Innocent persons identified by SDRs could end up on government watchlists or databases intended to snare terrorists or focus attention on suspicious passengers.

One management memo, dated July 2004, told air marshals, "There may come an occasion when you just don't see anything out of the ordinary for a month at a time, but I'm sure that if you are looking for it, you'll see something."

Kovaleski asked one Vegas air marshal, "Have marshals in the Las Vegas office, I don't want to say fabricated, but 'created' reports?"

"Creative writing — stretching a long ways the truth, yes," the air marshal replied.

Weak oversight of organic food standards

The U.S. Department of Agriculture often does not have any clue when its organic rules are broken and does not consistently take action against violations, Paula Lavigne of The Dallas Morning News discovered.

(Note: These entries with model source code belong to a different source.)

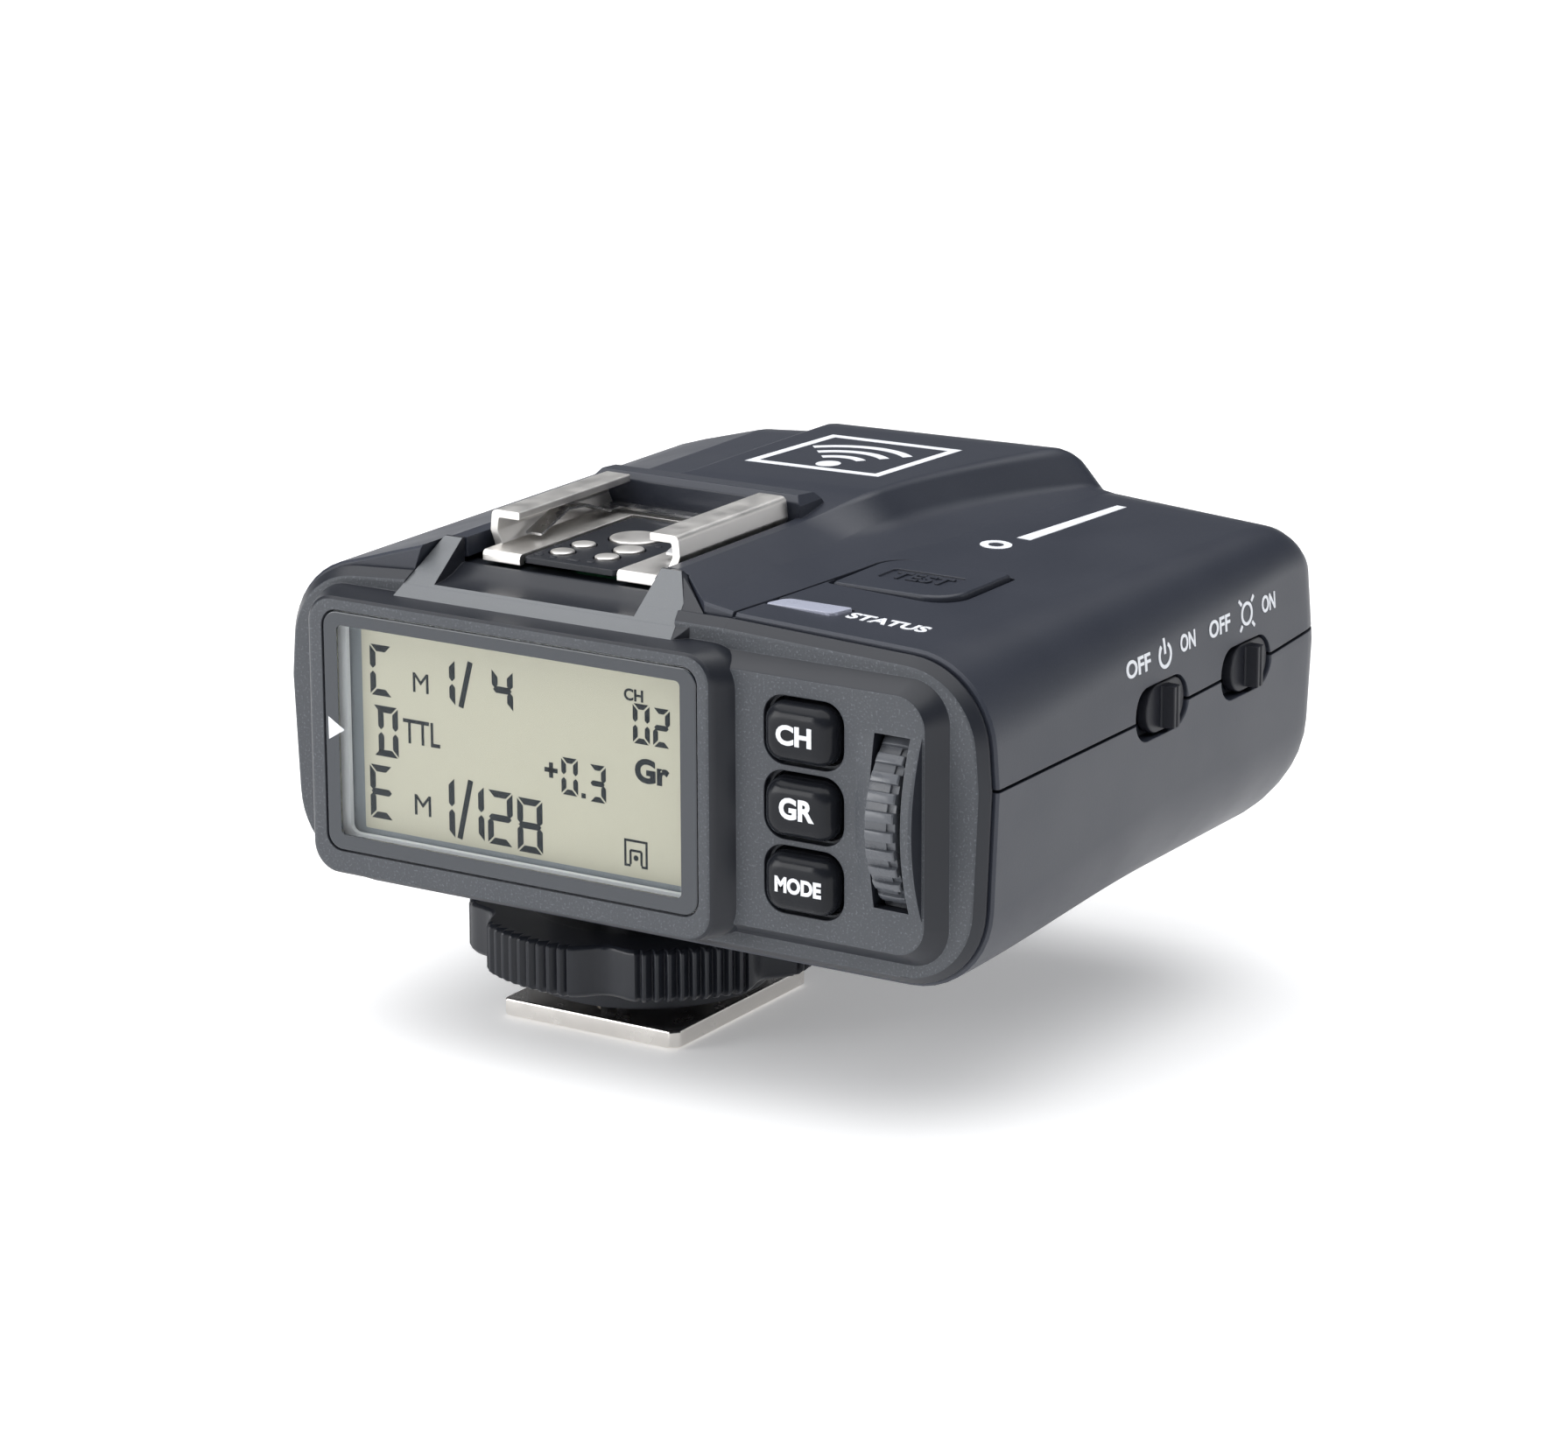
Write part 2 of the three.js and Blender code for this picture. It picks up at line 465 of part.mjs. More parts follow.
// ---------------------------------------------------------------- locking foot
const cut = FOOT.chamfer;
const [fw, fd] = [FOOT.w / 2, FOOT.d / 2];
const footLoop = [[-fw + cut, -fd], [fw - cut, -fd], [fw, -fd + cut], [fw, fd - cut], [fw - cut, fd],
  [-fw + cut, fd], [-fw, fd - cut], [-fw, -fd + cut]];
const pinSpot = [0, -8.2];
let foot = prism('z', footLoop, 0, FOOT.t).subtract(box(-6.3, 6.3, -6.8, 6.8, -1, 1.0));
foot = foot.subtract(rod('z', pinSpot[0], pinSpot[1], 1.1, -1, 3, 16));
add('foot_plate', foot, COLOR.silver, 0.35, 1);

const footPads = [
  ['centre', 0, 2.0, 1.3], ['1', -3.4, -1.8, 0.8], ['2', -1.1, -4.4, 0.8],
  ['3', 1.6, -4.4, 0.8], ['4', 3.9, -1.8, 0.8],
];
let footInsert = box(-6.0, 6.0, -6.5, 6.5, 0, 0.7);
for (const [name, x, y, r] of footPads) {
  footInsert = footInsert.subtract(rod('z', x, y, r + 0.2, -1, 2, 16));
  add(`foot_contact_${name}`, rod('z', x, y, r, 0.0, 0.7, 16), COLOR.gold, 0.3, 1);
}
add('foot_insulator', footInsert, COLOR.black, 0.5);

const stem = rod('z', STEM.x, STEM.y, STEM.r, FOOT.t + 0.2, 15.6, 32)
  .add(rod('z', STEM.x, STEM.y, 8.6, 15.5, 16.8, 32));
add('foot_stem', stem, COLOR.steel, 0.4, 1);

function lockRingSolid() {
  const loop = [];
  const period = (2 * Math.PI) / RING.lobes;
  const knurled = THREE.MathUtils.degToRad(34.5);
  for (let k = 0; k < RING.lobes; k += 1) {
    const start = THREE.MathUtils.degToRad(-117) + k * period;
    for (let i = 0; i < RING.knurls; i += 1) {
      for (const [t, r] of [[0.0, RING.r], [0.45, RING.r], [0.6, RING.r - 0.7], [0.85, RING.r - 0.7]]) {
        const a = start + ((i + t) / RING.knurls) * knurled;
        loop.push([STEM.x + r * Math.cos(a), STEM.y + r * Math.sin(a)]);
      }
    }
    for (let i = 1; i < 6; i += 1) {
      const a = start + knurled + (i / 6) * (period - knurled);
      const r = RING.r - 0.3 - 1.3 * Math.sin((i / 6) * Math.PI);
      loop.push([STEM.x + r * Math.cos(a), STEM.y + r * Math.sin(a)]);
    }
  }
  return prism('z', loop, RING.z0, RING.z1).subtract(rod('z', STEM.x, STEM.y, RING.bore, 0, 20, 32));
}
add('lock_ring', lockRingSolid(), COLOR.slate, 0.6);

let disc = rod('z', STEM.x, STEM.y, DISC.r, DISC.z0, DISC.z1, 36);
disc = disc.subtract(rod('z', STEM.x, STEM.y, RING.bore, 0, 20, 32));
disc = disc.subtract(rod('z', pinSpot[0], pinSpot[1], 1.0, 0, DISC.z0 + 1.2, 16));
add('lock_disc', disc, COLOR.black, 0.5);
add('lock_pin', rod('z', pinSpot[0], pinSpot[1], 0.75, 0.3, DISC.z0 + 0.9, 16), COLOR.silver, 0.3, 1);

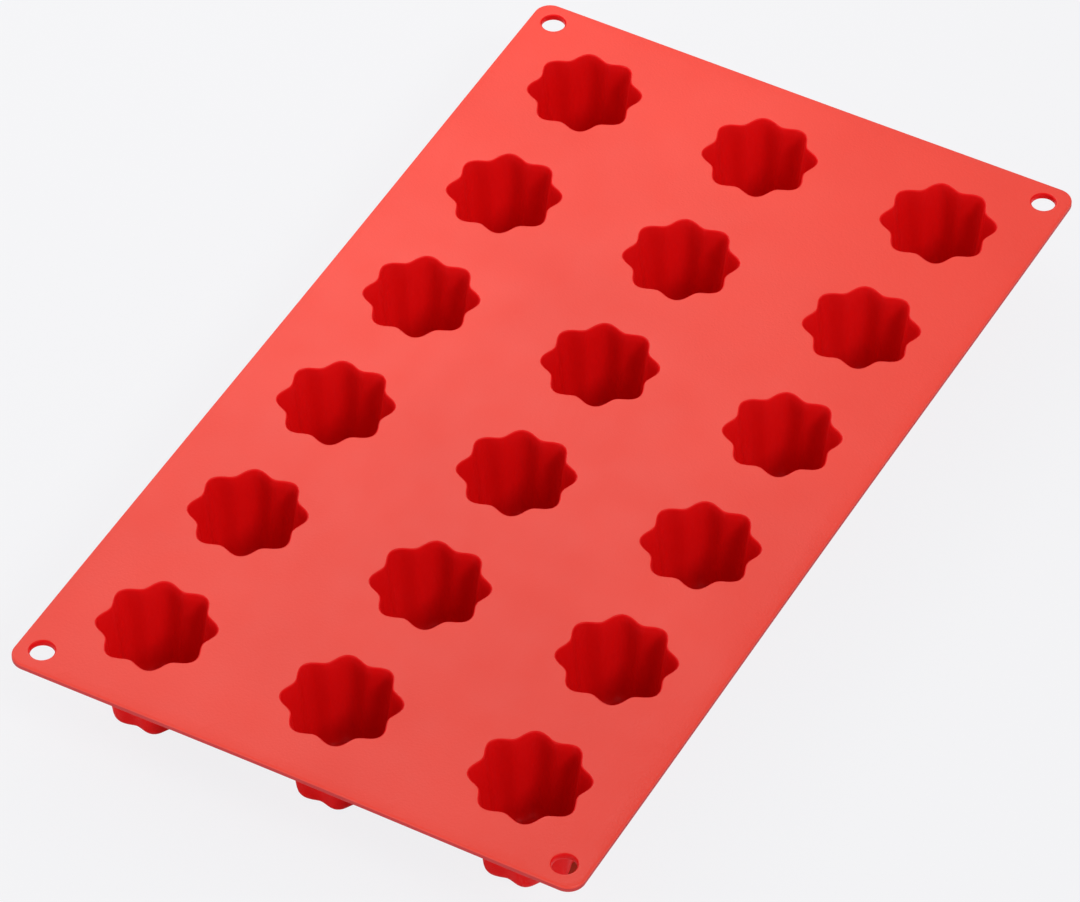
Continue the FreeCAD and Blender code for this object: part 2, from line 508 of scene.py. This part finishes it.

So far no one has been fined for the misuse of the organic label, which consumers pay a premium price for, admitted Barbara Robinson, the USDA executive who oversees the National Organic Program. 

Robinson also told the Dallas Morning News that her small staff—she mentions “eight or nine people”—struggles to monitor the “at least 20,000 organic growers, ranchers, processing plants and others worldwide.”

Reasons to doubt the USDA organic label, according to Lavigne:

•“A review of 216 internal USDA audits shows several examples of violations at organic farms and production plants. However, reports about problems that are supposed to filter up to the agency from on-the-ground monitors are incomplete.”

•“Much organic food is produced overseas, where there is even less oversight. Inspectors in China, for example, describe obvious violations that are not well-tracked or known by the agency.”

•“Vague rules leave much to interpretation, especially when it comes to treatment of animals.”